((

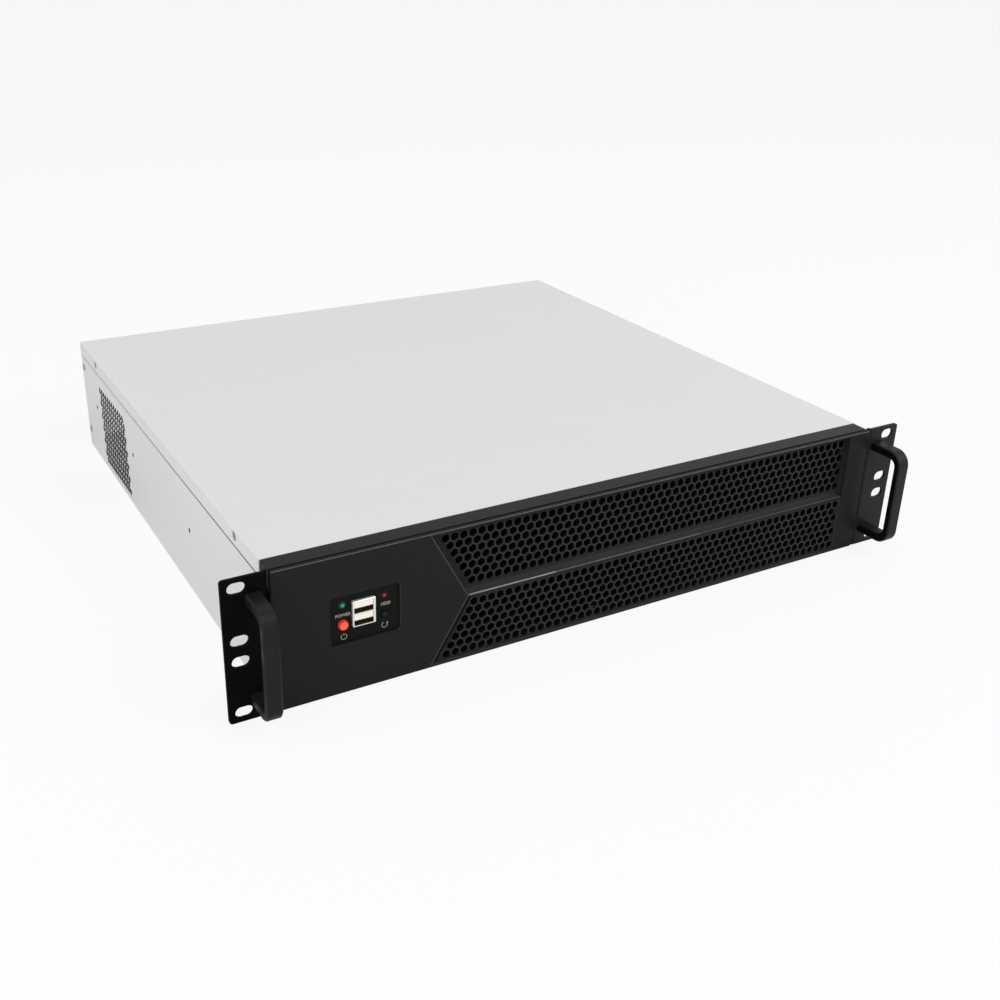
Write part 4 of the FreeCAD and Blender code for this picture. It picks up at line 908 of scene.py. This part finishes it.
def build_usb():
    """Twin port: bright folded shell, and a pale tongue over dark contacts in each mouth."""
    low, high = span("usb_shell")
    middle = (low + high) / 2
    half_x, half_z = (high.x - low.x) / 2, (high.z - low.z) / 2
    front = Vector((middle.x, low.y, middle.z))
    rise = (2 * half_z - 3 * USB_WALL) / 2
    left, right = -half_x + USB_WALL, half_x - 2 * USB_WALL
    mouths = [(left, bottom, right, bottom + rise) for bottom in (-USB_WALL / 2 - rise, USB_WALL / 2)]

    def shell_loop(inset):
        return rounded_loop(-half_x + inset, -half_z + inset, half_x - inset, half_z - inset, USB_CORNER, 3)

    def in_mouth(poly):
        apart = poly.center / MM - front
        return abs(apart.x) < half_x - USB_WALL / 2 and abs(apart.z) < half_z - USB_WALL / 2 \
            and MOUTH_LIP + 0.1 < apart.y < MOUTH_DEPTH + 0.1

    shell = Sketch().stand(front, FRONT)
    rings = ((USB_EDGE, 0.0), (0.0, -USB_EDGE), (0.0, low.y - high.y))
    shell.stack([shell.add(shell_loop(inset), height) for inset, height in rings], back=True)
    loops = [rectangle(*mouth) for mouth in mouths]
    places, faces = punch(shell_loop(USB_EDGE), loops, (), [inside(loop) for loop in loops])
    shell.sheet(places, faces, 0.0)
    for loop in loops:
        shell.stack([shell.add(loop, -depth) for depth in (0.0, MOUTH_LIP, MOUTH_DEPTH)], back=True)
    made = shell.make("usb_ports", "usb_bright", replaces=["usb_shell"], smooth=30)
    # painted shade on the shell's walls and backs inside the mouths
    second_look(made, "usb_painted_shade", in_mouth)

    tongues = Sketch().stand(front, FRONT)
    contacts = Sketch().stand(front, FRONT)
    for a0, _, a1, top in mouths:
        under = top - rise * TONGUE_SHARE
        tongues.box((a0 + TONGUE_GAP, under, -TONGUE_ROOT),
                    (a1 - TONGUE_GAP, top - TONGUE_GAP, -TONGUE_FRONT), 0.12)
        for step in range(1, CONTACTS + 1):
            across = a0 + (a1 - a0) * CONTACT_PITCH * step
            contacts.box((across - CONTACT_HALF, under - CONTACT_DROP[1], -MOUTH_DEPTH),
                         (across + CONTACT_HALF, under - CONTACT_DROP[0], -CONTACT_FRONT), 0.04)
    tongues.make("usb_tongues", "cream_plastic", replaces=["usb_inserts"], smooth=30)
    contacts.make("usb_contacts", "usb_contact", smooth=30)


build_usb()


# ---- printing on the control plate: places are across from its middle and up from the underside ------
# Letters are thickened by LETTER_SPREAD, in metres; the rest is in millimetres.
PRINT_DEPTH = 0.06
LETTER, CAPITAL_SHARE, LETTER_SPREAD = 1.9, 0.72, 0.00009
LINE, SIGN_RADIUS = 0.42, 1.75
WORDS = {"POWER": (-12.3, 50.0), "HDD": (13.6, 50.6)}
POWER_SIGN, RESET_SIGN = (-12.0, 36.3), (12.8, 37.2)
# Start and end of each sign's round stroke, in degrees.
POWER_ARC, RESET_ARC = (-235, 55), (-250, 40)
plate_middle = (span("power_led")[0].x + span("hdd_led")[1].x) / 2


def word(text, across, up):
    """A printed word, centred on its place."""
    curve = bpy.data.curves.new("print_" + text.lower(), "FONT")
    curve.body = text
    curve.size = LETTER / CAPITAL_SHARE * MM
    curve.align_x, curve.align_y = "CENTER", "CENTER"
    curve.extrude = PRINT_DEPTH / 2 * MM
    curve.offset = LETTER_SPREAD
    curve.materials.append(LOOKS["print_white"])
    made = bpy.data.objects.new("print_" + text.lower(), curve)
    bpy.context.scene.collection.objects.link(made)
    place = Vector((plate_middle + across, plate_face - PRINT_DEPTH / 2, BASE + up)) * MM
    made.matrix_world = Matrix.Translation(place) @ Matrix.Rotation(math.pi / 2, 4, "X")
    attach(made, "case")


def stroke(sketch, path):
    """A printed line along a path, as thick as the ink."""
    path = [Vector(p) for p in path]
    sections = []
    for i, p in enumerate(path):
        ahead = (path[min(i + 1, len(path) - 1)] - path[max(i - 1, 0)]).normalized()
        side = Vector((-ahead.y, ahead.x)) * LINE / 2
        left, right = tuple(p + side), tuple(p - side)
        sections.append(sketch.add([left, right], PRINT_DEPTH) + sketch.add([right, left], 0.0))
    sketch.stack(sections, front=True, back=True)


def arc(radius, start, end, count=20):
    """Points along a round stroke, between two angles in degrees."""
    return [(radius * math.cos(math.radians(a)), radius * math.sin(math.radians(a)))
            for a in np.linspace(start, end, count)]


def build_print():
    """The two words, the power sign and the reset arrow."""
    for text, place in WORDS.items():
        word(text, *place)
    marks = Sketch()
    for (across, up), turn, line in ((POWER_SIGN, POWER_ARC, [(0, 0.6), (0, 2.3)]),
                                    (RESET_SIGN, RESET_ARC, [(0.9, 0.5), (1.45, 1.35), (2.3, 1.0)])):
        marks.stand((plate_middle + across, plate_face, BASE + up), FRONT)
        stroke(marks, arc(SIGN_RADIUS, *turn))
        stroke(marks, line)
    marks.make("print_marks", "print_white", smooth=0)


build_print()


# ---- camera, light and floor ------------------------------------------------------------------------
# Places and lamp sizes are in metres, the sensor and the lens in millimetres, the shift in sensor widths.
CAMERA_PLACE = (-0.39577, -0.52529, 0.34888)
CAMERA_RIGHT = (0.87568, -0.48260, 0.01687)
CAMERA_UP = (0.18853, 0.37384, 0.90813)
CAMERA_AHEAD = (0.44457, 0.79205, -0.41834)
SENSOR, LENS = 36, 43.31
SHIFT = (0.0400, -0.0200)
NEAREST = 0.01
LAMPS = {"key": dict(place=(1.3, -1.3, 1.7), target=(0, 0.15, 0), size=1.4, power=25),
         "fill": dict(place=(-1.7, -0.8, 1.0), target=(0, 0.1, 0), size=1.6, power=18)}
SKY_STRENGTH = 0.55
# FLOOR_GLOW is the share of the floor's own light where it is seen directly.
FLOOR_REACH, FLOOR_COLOUR, FLOOR_GLOW = 40, (0.9, 0.9, 0.9, 1), 0.86


def set_camera():
    camera = bpy.data.objects.new("camera", bpy.data.cameras.new("camera"))
    bpy.context.scene.collection.objects.link(camera)
    turn = Matrix((CAMERA_RIGHT, CAMERA_UP, -Vector(CAMERA_AHEAD))).transposed().to_4x4()
    camera.matrix_world = Matrix.Translation(CAMERA_PLACE) @ turn
    camera.data.sensor_width = SENSOR
    camera.data.lens = LENS
    camera.data.shift_x, camera.data.shift_y = SHIFT
    camera.data.clip_start = NEAREST
    bpy.context.scene.camera = camera


def area_light(name, place, target, size, power):
    """A square lamp that looks from its place at a target."""
    lamp = bpy.data.objects.new(name, bpy.data.lights.new(name, "AREA"))
    bpy.context.scene.collection.objects.link(lamp)
    lamp.data.size = size
    lamp.data.energy = power
    lamp.location = place
    lamp.rotation_euler = (Vector(target) - Vector(place)).to_track_quat("-Z", "Y").to_euler()


def math_node(tree, operation, first, second):
    """A math node over two outputs, or over an output and a number."""
    made = tree.nodes.new("ShaderNodeMath")
    made.operation = operation
    for socket, value in zip(made.inputs, (first, second)):
        if isinstance(value, float):
            socket.default_value = value
        else:
            tree.links.new(value, socket)
    return made.outputs[0]


def set_sky():
    """White when seen directly, in reflections or through glass; as a light it has its own strength."""
    world = bpy.data.worlds.new("studio")
    bpy.context.scene.world = world
    world.use_nodes = True
    tree = world.node_tree
    path = tree.nodes.new("ShaderNodeLightPath")
    seen = math_node(tree, "MAXIMUM", path.outputs["Is Camera Ray"], path.outputs["Is Glossy Ray"])
    seen = math_node(tree, "MAXIMUM", seen, path.outputs["Is Transmission Ray"])
    level = tree.nodes.new("ShaderNodeMix")
    tree.links.new(seen, level.inputs["Factor"])
    level.inputs["A"].default_value = SKY_STRENGTH
    level.inputs["B"].default_value = 1.0
    sky = tree.nodes["Background"]
    sky.inputs["Color"].default_value = (1, 1, 1, 1)
    tree.links.new(level.outputs["Result"], sky.inputs["Strength"])


def set_floor():
    """Pale matt floor, mostly glowing where it is seen, so that it is white and keeps the shadow."""
    mesh = bpy.data.meshes.new("floor")
    corners = rectangle(-FLOOR_REACH, -FLOOR_REACH, FLOOR_REACH, FLOOR_REACH)
    mesh.from_pydata([(x, y, BASE * MM) for x, y in corners], [], [(0, 1, 2, 3)])
    floor = bpy.data.objects.new("floor", mesh)
    bpy.context.scene.collection.objects.link(floor)
    look = bpy.data.materials.new("floor")
    look.use_nodes = True
    tree = look.node_tree
    tree.nodes.remove(tree.nodes["Principled BSDF"])
    matt = tree.nodes.new("ShaderNodeBsdfDiffuse")
    matt.inputs["Color"].default_value = FLOOR_COLOUR
    glow = tree.nodes.new("ShaderNodeEmission")
    path = tree.nodes.new("ShaderNodeLightPath")
    mix = tree.nodes.new("ShaderNodeMixShader")
    share = math_node(tree, "MULTIPLY", path.outputs["Is Camera Ray"], FLOOR_GLOW)
    for source, socket in zip((share, matt.outputs[0], glow.outputs[0]), mix.inputs):
        tree.links.new(source, socket)
    tree.links.new(mix.outputs[0], tree.nodes["Material Output"].inputs["Surface"])
    mesh.materials.append(look)


set_camera()
set_sky()
set_floor()
for name, lamp in LAMPS.items():
    area_light(name, **lamp)
bpy.context.scene.view_settings.view_transform = "Standard"
bpy.context.view_layer.update()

))

Print, please, the lines above from the very first through the one that holds "and MOUTH_LIP +", both included, word for word and with nothing else.

### ANSWER FOR THE TASK
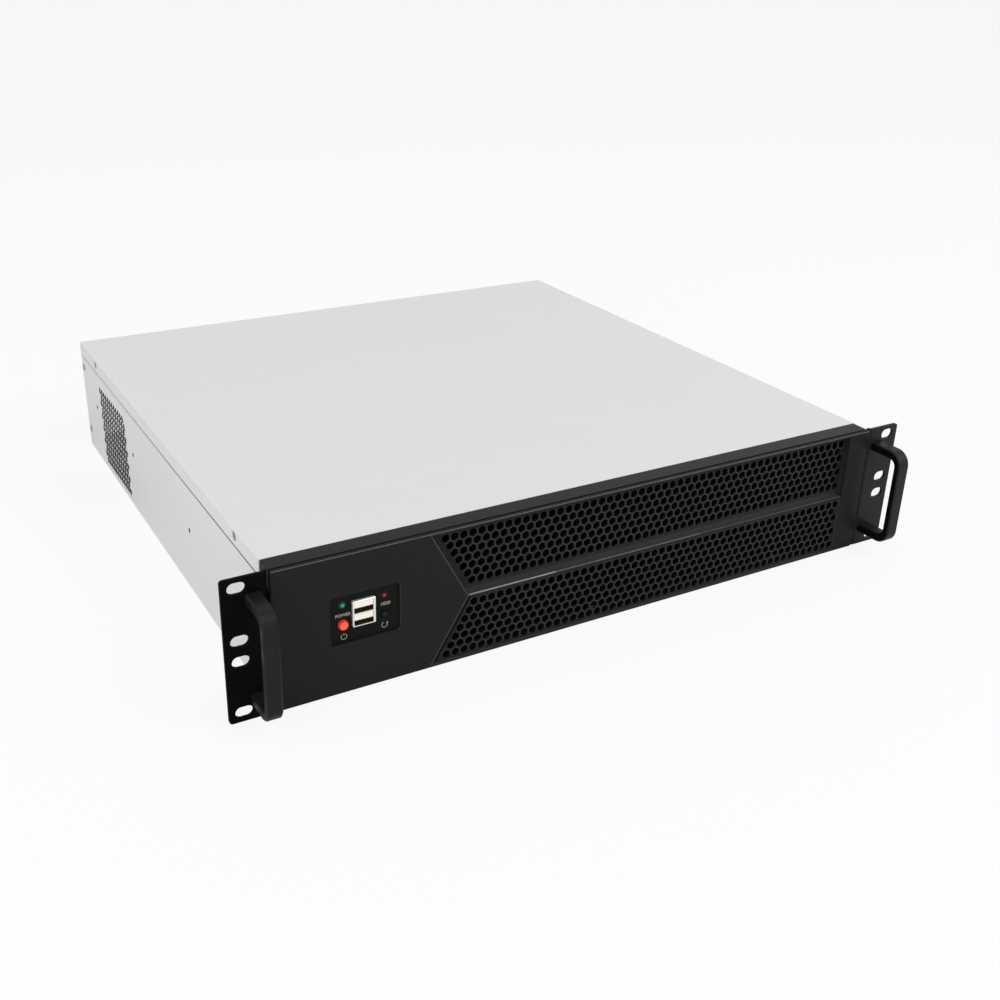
Write part 4 of the FreeCAD and Blender code for this picture. It picks up at line 908 of scene.py. This part finishes it.
def build_usb():
    """Twin port: bright folded shell, and a pale tongue over dark contacts in each mouth."""
    low, high = span("usb_shell")
    middle = (low + high) / 2
    half_x, half_z = (high.x - low.x) / 2, (high.z - low.z) / 2
    front = Vector((middle.x, low.y, middle.z))
    rise = (2 * half_z - 3 * USB_WALL) / 2
    left, right = -half_x + USB_WALL, half_x - 2 * USB_WALL
    mouths = [(left, bottom, right, bottom + rise) for bottom in (-USB_WALL / 2 - rise, USB_WALL / 2)]

    def shell_loop(inset):
        return rounded_loop(-half_x + inset, -half_z + inset, half_x - inset, half_z - inset, USB_CORNER, 3)

    def in_mouth(poly):
        apart = poly.center / MM - front
        return abs(apart.x) < half_x - USB_WALL / 2 and abs(apart.z) < half_z - USB_WALL / 2 \
            and MOUTH_LIP + 0.1 < apart.y < MOUTH_DEPTH + 0.1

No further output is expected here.